Mais au delà ces explications, une autre réalité se fait jour, un nouveau monde se dessine. Les mégabanques se mettent en ordre de bataille pour renouveler leurs exploits sur un autre terrain, après avoir épuisé celui qui ne leur permet plus d’atteindre leurs rendements habituels. De ce point de vue, elles accompagnent les grandes compagnies transnationales qui se dirigent aussi vite que possible vers les gigantesques et prometteurs nouveaux marchés que les pays émergents représentent. Toutes abandonnent à son sort marginal un vieux monde qui ne peut rivaliser avec les promesses du nouveau. En vue de déployer une nouvelle stratégie géopolitique dans un contexte en train de pivoter, où succède à l’axe ultra dominant Nord-Sud un nouvel axe Sud-Sud reposant sur le développement des relations économiques directes entre pays et marchés émergents.

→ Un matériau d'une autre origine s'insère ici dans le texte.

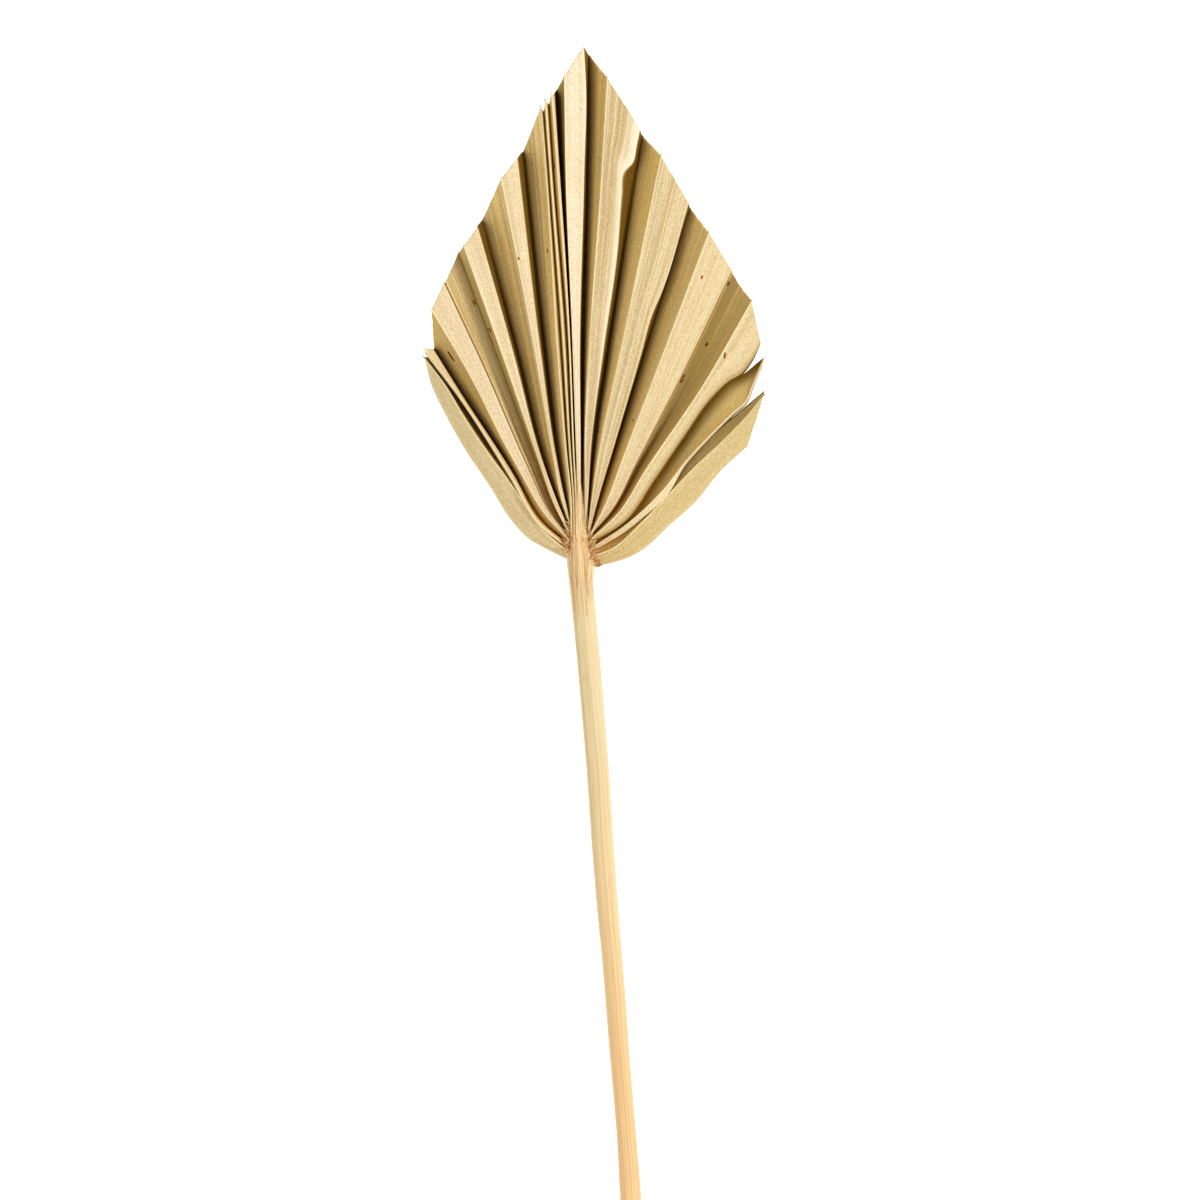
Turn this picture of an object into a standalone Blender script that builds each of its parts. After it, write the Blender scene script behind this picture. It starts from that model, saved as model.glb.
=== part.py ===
"""Dried fan palm leaf, trimmed to a spear: a pleated blade on a long, cut petiole, lying on its flat side.

Metres, +Z up. The leaf is drawn round its hastula, the place where the petiole meets the blade, with the
blade's tip along +Y and the petiole towards -Y. An empty then moves it, so that the origin is the bottom
centre of the leaf's bounding box.

The blade is a fan of pleats. Each crease is a curve from the petiole's end to the trimmed margin, and is
either a ridge (a midrib, high) or a valley (low, resting on the surface).
"""

import math

import bmesh
import bpy
from mathutils import Vector

MM = 0.001

# Petiole: distance along +Y from the hastula, centre line's X, half width, height. It is cut at the first row.
# Past the hastula it runs out over the blade as a tapering tongue, a little to the left.
PETIOLE_STATIONS_MM = (
    (-270.0, 20.2, 3.9, 6.6),
    (-232.0, 17.5, 3.8, 6.6),
    (-178.0, 13.3, 3.7, 6.7),
    (-114.0, 7.9, 4.0, 6.9),
    (-51.0, 3.2, 4.2, 7.2),
    (-12.0, -0.6, 4.4, 7.6),
    (-5.0, -0.3, 5.3, 8.0),
    (0.0, -0.8, 5.0, 8.2),
    (6.0, -1.5, 3.3, 8.4),
    (12.0, -1.7, 2.6, 8.4),
    (25.0, -1.9, 1.9, 8.0),
    (35.0, -1.9, 0.5, 7.0),
)
PETIOLE_SIDES = 16
FLAT_FACE_DEPTH = 0.32  # how much of the round section the flat underside takes away, of its half height

# Blade
SHEET_MM = 1.2  # thickness measured straight down; on the steep faces the wall is about half of it
JOIN_GAP_MM = 0.7  # clear space between the petiole's tongue and the blade
BASE_VALLEY_MM = 2.0
VALLEY_MM = SHEET_MM
BASE_RIDGE_MM = 6.0
RIDGE_MM = 11.0
RIDGE_RISE_MM = 35.0  # distance over which the pleats reach their depth
ROWS = 9

RIDGE, VALLEY = 1.0, 0.0

# Each crease: where it starts along the tongue (Y), a point on its way, its end at the margin, ridge or valley.
# They go round the fan from the lower left to the lower right. LEFT and RIGHT are the tongue's sides, and MIDDLE
# is past its end.
LEFT, MIDDLE, RIGHT = -1, 0, 1
BLADE_CREASES_MM = (
    (LEFT, 0.2, (-26.1, 24.8), (-56.9, 70.0), VALLEY),
    (LEFT, 1.2, (-25.2, 25.8), (-55.5, 73.3), RIDGE),
    (LEFT, 2.2, (-24.3, 26.7), (-53.5, 72.6), VALLEY),
    (LEFT, 3.6, (-22.6, 28.0), (-53.3, 82.1), RIDGE),
    (LEFT, 5.0, (-20.0, 29.9), (-49.8, 95.9), VALLEY),
    (LEFT, 6.6, (-15.8, 32.4), (-43.2, 107.0), RIDGE),
    (LEFT, 8.4, (-14.4, 33.0), (-37.5, 115.4), VALLEY),
    (LEFT, 10.6, (-10.1, 33.5), (-28.8, 132.3), RIDGE),
    (LEFT, 13.0, (-9.1, 35.0), (-24.3, 139.3), VALLEY),
    (LEFT, 17.0, (-6.2, 40.0), (-14.7, 157.0), RIDGE),
    (LEFT, 23.0, (-4.6, 48.0), (-10.3, 160.6), VALLEY),
    (LEFT, 30.0, (-3.2, 54.0), (-8.0, 166.5), RIDGE),
    (MIDDLE, 40.0, (-0.9, 60.0), (0.9, 180.0), VALLEY),
    (RIGHT, 29.0, (1.6, 58.0), (8.8, 168.3), RIDGE),
    (RIGHT, 22.0, (5.3, 53.7), (20.3, 149.9), VALLEY),
    (RIGHT, 16.0, (9.9, 53.1), (28.3, 140.4), RIDGE),
    (RIGHT, 12.0, (16.1, 51.6), (38.3, 123.8), VALLEY),
    (RIGHT, 9.0, (21.3, 49.6), (45.5, 112.9), RIDGE),
    (RIGHT, 6.6, (27.7, 46.3), (53.8, 99.9), VALLEY),
    (RIGHT, 4.2, (33.2, 42.6), (60.8, 88.4), RIDGE),
    (RIGHT, 1.8, (36.6, 39.8), (64.6, 73.6), VALLEY),
)

# The three segments that are split from the fan right down to the petiole: the same five values for each crease,
# with the height of its outer end instead of ridge or valley.
LOWER_LEFT_CREASES_MM = (
    (LEFT, -4.6, (-29.4, 16.0), (-55.6, 63.4), 1.2),
    (LEFT, -2.8, (-28.4, 19.8), (-56.4, 66.2), 5.5),
    (LEFT, -1.2, (-27.4, 23.3), (-56.9, 68.6), 7.5),
)
MIDDLE_RIGHT_CREASES_MM = (
    (RIGHT, 0.3, (37.9, 38.0), (64.9, 67.8), 1.8),
    (RIGHT, -0.9, (36.2, 33.0), (64.4, 63.6), 7.0),
    (RIGHT, -2.0, (34.6, 27.4), (62.6, 55.6), 2.6),
)
LOWER_RIGHT_CREASES_MM = (
    (RIGHT, -3.6, (36.8, 24.0), (65.7, 56.4), 7.0),
    (RIGHT, -5.2, (34.2, 16.0), (62.6, 46.8), 5.0),
    (RIGHT, -6.8, (31.0, 7.6), (59.8, 36.9), 1.2),
)
SEGMENT_BASE_MM = 3.6

COLOURS = {
    "petiole": (0.70, 0.54, 0.27, 1.0),
    "blade": (0.72, 0.57, 0.33, 1.0),
}
ROUGHNESS = 0.6


def clear_scene():
    for obj in list(bpy.data.objects):
        bpy.data.objects.remove(obj, do_unlink=True)


def leaf_material(name):
    material = bpy.data.materials.new(name)
    material.use_nodes = True
    shader = material.node_tree.nodes["Principled BSDF"]
    shader.inputs["Base Color"].default_value = COLOURS[name]
    shader.inputs["Roughness"].default_value = ROUGHNESS
    shader.inputs["Metallic"].default_value = 0.0
    return material


def add_object(name, bm, material, parent):
    bmesh.ops.recalc_face_normals(bm, faces=bm.faces)
    mesh = bpy.data.meshes.new(name)
    bm.to_mesh(mesh)
    bm.free()
    mesh.materials.append(material)
    obj = bpy.data.objects.new(name, mesh)
    obj.parent = parent
    bpy.context.scene.collection.objects.link(obj)
    return obj


def tongue_edge(side, y):
    """X, in mm, of the tongue's left or right edge at this distance from the hastula, or of its middle."""
    for near, far in zip(PETIOLE_STATIONS_MM, PETIOLE_STATIONS_MM[1:]):
        if near[0] <= y <= far[0]:
            share = (y - near[0]) / (far[0] - near[0])
            edges = [station[1] + side * station[2] for station in (near, far)]
            return edges[0] + share * (edges[1] - edges[0])
    return PETIOLE_STATIONS_MM[-1][1]


def place_section(verts, station):
    """Puts a ring of the petiole on its section: round above, cut flat below, standing on z = 0."""
    y, x, half_width, height = station
    half_height = height / (2 - FLAT_FACE_DEPTH)
    for index, vert in enumerate(verts):
        angle = math.tau * (index + 0.5) / len(verts)
        low = max(math.sin(angle), FLAT_FACE_DEPTH - 1)
        z = (low + 1 - FLAT_FACE_DEPTH) * half_height
        vert.co = Vector((x + half_width * math.cos(angle), y, z)) * MM


def make_petiole(material, parent):
    bm = bmesh.new()
    ring = bmesh.ops.create_circle(bm, segments=PETIOLE_SIDES, radius=MM)["verts"]
    place_section(ring, PETIOLE_STATIONS_MM[0])
    edges = bm.edges[:]
    for station in PETIOLE_STATIONS_MM[1:]:
        grown = bmesh.ops.extrude_edge_only(bm, edges=edges)["geom"]
        edges = [item for item in grown if isinstance(item, bmesh.types.BMEdge)]
        ring = [item for item in grown if isinstance(item, bmesh.types.BMVert)]
        place_section(ring, station)
    bmesh.ops.holes_fill(bm, edges=bm.edges[:], sides=PETIOLE_SIDES)
    obj = add_object("petiole", bm, material, parent)
    obj.data.shade_smooth()
    obj.data.set_sharp_from_angle(angle=math.radians(40))
    return obj


def crease_point(crease, share):
    """The point of a crease in plan, in mm, where share runs from 0 at the tongue to 1 at the margin."""
    side, start_y, via, end, _ = crease
    start = Vector((tongue_edge(side, start_y) + side * JOIN_GAP_MM, start_y))
    via = Vector(via)
    end = Vector(end)
    first = (via - start).length
    middle = first / (first + (end - via).length)
    toward_end = share * (share - middle) / (1 - middle)
    toward_via = share * (1 - share) / (middle * (1 - middle))
    toward_start = (1 - share) * (middle - share) / middle
    return start * toward_start + via * toward_via + end * toward_end, (end - start).length * share


def pleat_height(crease, distance):
    """Height of the blade's upper face on a ridge or a valley, in mm, at this distance from the tongue."""
    opened = 1 - math.exp(-distance / RIDGE_RISE_MM)
    if crease[4] == RIDGE:
        return BASE_RIDGE_MM + (RIDGE_MM - BASE_RIDGE_MM) * opened
    return BASE_VALLEY_MM + (VALLEY_MM - BASE_VALLEY_MM) * opened


def segment_height(crease, distance):
    """Height of a split segment's upper face, in mm: from the base's height to the crease's own."""
    opened = 1 - math.exp(-distance / RIDGE_RISE_MM)
    return SEGMENT_BASE_MM + (crease[4] - SEGMENT_BASE_MM) * opened


def make_sheet(name, creases, height, material, parent):
    """A grid with a column for each crease, set on its pleats and thickened straight down."""
    bm = bmesh.new()
    bmesh.ops.create_grid(bm, x_segments=len(creases) - 1, y_segments=ROWS - 1, size=1.0)
    for vert in bm.verts:
        column = round((vert.co.x + 1) / 2 * (len(creases) - 1))
        share = (vert.co.y + 1) / 2
        point, distance = crease_point(creases[column], share)
        vert.co = Vector((point.x, point.y, height(creases[column], distance))) * MM
    grown = bmesh.ops.extrude_face_region(bm, geom=bm.faces[:])
    lower = [item for item in grown["geom"] if isinstance(item, bmesh.types.BMVert)]
    bmesh.ops.translate(bm, verts=lower, vec=(0.0, 0.0, -SHEET_MM * MM))
    return add_object(name, bm, material, parent)


def stand_on_origin(parent, pieces):
    """Moves the leaf so that the origin is the bottom centre of its bounding box."""
    corners = [vert.co for piece in pieces for vert in piece.data.vertices]
    low = Vector([min(corner[axis] for corner in corners) for axis in range(3)])
    high = Vector([max(corner[axis] for corner in corners) for axis in range(3)])
    centre = (low + high) / 2
    parent.location = (-centre.x, -centre.y, -low.z)


def main():
    clear_scene()
    bpy.context.scene.unit_settings.scale_length = 1.0
    leaf = bpy.data.objects.new("leaf", None)
    bpy.context.scene.collection.objects.link(leaf)
    stem = leaf_material("petiole")
    blade = leaf_material("blade")
    pieces = [
        make_petiole(stem, leaf),
        make_sheet("blade", BLADE_CREASES_MM, pleat_height, blade, leaf),
        make_sheet("lower_left_segment", LOWER_LEFT_CREASES_MM, segment_height, blade, leaf),
        make_sheet("middle_right_segment", MIDDLE_RIGHT_CREASES_MM, segment_height, blade, leaf),
        make_sheet("lower_right_segment", LOWER_RIGHT_CREASES_MM, segment_height, blade, leaf),
    ]
    stand_on_origin(leaf, pieces)
    bpy.context.view_layer.update()


main()
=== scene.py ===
"""Dried fan palm leaf, trimmed to a spear, lying on a pale floor and seen from above.

The leaf is laid out round its hastula, where the petiole meets the blade: +Y runs to the tip, +X across,
+Z up, in millimetres. Every fold of the blade is a rail, a smooth line from the petiole to the trimmed margin.
A sheet is a grid that is hung between its rails.
"""

import math
import random
from collections import namedtuple

import bmesh
import bpy
import numpy as np
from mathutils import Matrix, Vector, noise
from mathutils.bvhtree import BVHTree


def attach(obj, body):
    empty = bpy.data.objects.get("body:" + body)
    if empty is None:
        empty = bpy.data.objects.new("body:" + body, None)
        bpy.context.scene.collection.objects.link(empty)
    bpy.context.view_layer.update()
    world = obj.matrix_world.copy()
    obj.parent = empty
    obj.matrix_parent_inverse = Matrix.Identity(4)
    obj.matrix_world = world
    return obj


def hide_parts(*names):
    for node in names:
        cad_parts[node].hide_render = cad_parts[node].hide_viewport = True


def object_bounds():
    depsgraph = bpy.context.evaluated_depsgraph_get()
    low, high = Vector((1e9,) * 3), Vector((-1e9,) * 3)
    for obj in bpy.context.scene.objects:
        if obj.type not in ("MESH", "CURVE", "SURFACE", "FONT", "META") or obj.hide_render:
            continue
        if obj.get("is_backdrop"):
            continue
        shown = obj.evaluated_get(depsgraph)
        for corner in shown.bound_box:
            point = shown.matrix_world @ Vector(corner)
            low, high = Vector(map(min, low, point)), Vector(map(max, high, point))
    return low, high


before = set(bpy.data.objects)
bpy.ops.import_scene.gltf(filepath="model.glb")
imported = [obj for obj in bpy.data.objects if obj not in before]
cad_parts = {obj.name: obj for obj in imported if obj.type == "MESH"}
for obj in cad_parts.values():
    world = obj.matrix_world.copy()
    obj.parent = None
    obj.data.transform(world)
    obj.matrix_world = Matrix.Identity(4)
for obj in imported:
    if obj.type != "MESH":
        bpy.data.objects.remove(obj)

MM = 0.001
CAD_LOW, CAD_HIGH = (Vector(corner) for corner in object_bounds())
TIP_REACH = 180.0  # from the hastula to the tip
LEFT_REACH = 56.9  # from the hastula to the leftmost point of the margin
HASTULA = Vector((CAD_LOW.x + LEFT_REACH * MM, CAD_HIGH.y - TIP_REACH * MM, 0.0))

# ---------------------------------------------------------------- rails

# A floor is the bottom of a groove, a ridge is a rib's crest, a rim is the sharp far edge of a lit face, and a
# step is the foot of the small drop below a rim whose face slopes on.
FLOOR, RIDGE, RIM, STEP = "floor", "ridge", "rim", "step"
ROOT_RADII = (18.0, 36.0, 72.0)  # distances from the hastula where each fan rail's angle is given

# Height at the petiole, at the three radii and at the margin.
HEIGHTS = {
    FLOOR: (3.4, 2.0, 1.4, 1.0, 1.0),
    RIDGE: (7.0, 8.0, 9.4, 10.6, 11.2),
    RIM: (6.4, 7.2, 8.2, 9.0, 9.2),
    STEP: (5.2, 5.4, 5.8, 6.2, 6.6),
}

FULL_SHADE_REACH = 0.45  # painted shade reaching at least this far is fully dark at the bottom of its groove; a shorter reach is painted lighter there

# A rail's points in millimetres, then its looks. The first three are the fold's own: how red it is, how far the
# painted highlight along a rim is widened and brightened, and how strongly painted shade darkens the lit face
# towards its rim. The others are those of the face on its right: how streaked and creamy it is, how much painted
# shade darkens it, and how far the painted shade of its groove reaches over it, in millimetres.
Rail = namedtuple(
    "Rail",
    "kind points rust pale curl streak cream dim depth",
    defaults=(0.15, 0.0, 0.0, 0.35, 0.35, 0.0, FULL_SHADE_REACH),
)


def polar(radius, angle):
    """A point in plan at this distance from the hastula, the angle in degrees from the tip towards +X."""
    turn = math.radians(angle)
    return radius * math.sin(turn), radius * math.cos(turn)


def fan_rail(kind, start, angles, end, reach, heights=None, bends=(), **look):
    """A fold of the fan: where it leaves the petiole, its angle at the three radii and any more bends, its end."""
    levels = heights or HEIGHTS[kind]
    places = sorted([*zip(ROOT_RADII, angles), *bends, (reach, end)])
    radii = (math.hypot(*start), *ROOT_RADII, reach)
    points = [(*start, levels[0])]
    points += [(*polar(radius, angle), float(np.interp(radius, radii, levels))) for radius, angle in places]
    return Rail(kind, points, **look)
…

Ce monde met les bouchées doubles pour accomplir en quelques dizaines d’années ce qu’il aura fallu bien plus de temps pour mettre sur pied en Occident. Non sans créer de gigantesques déséquilibres. Pas ceux que les Occidentaux déplorent parce qu’ils les atteignent directement – et irrémédiablement, vont-ils devoir finir par reconnaître – mais d’autres qui seront à terme redoutables pour toute la planète. Parce qu’ils mettent en cause à grande échelle et brutalement des équilibres environnementaux, mais aussi parce qu’ils suscitent des sociétés profondément inégalitaires, un modèle qu’ils en viennent à exporter et qui se répand par delà les frontières.

Huit longues années sont prévues afin que le système bancaire puisse se remettre sur pied par ses propres moyens. Dans des conditions d’opacité maintenue qui ne donnent aucune garantie de respect des nouvelles règles, lorsque celles-ci seront finalement adoptées. Le système financier continue de façonner le monde.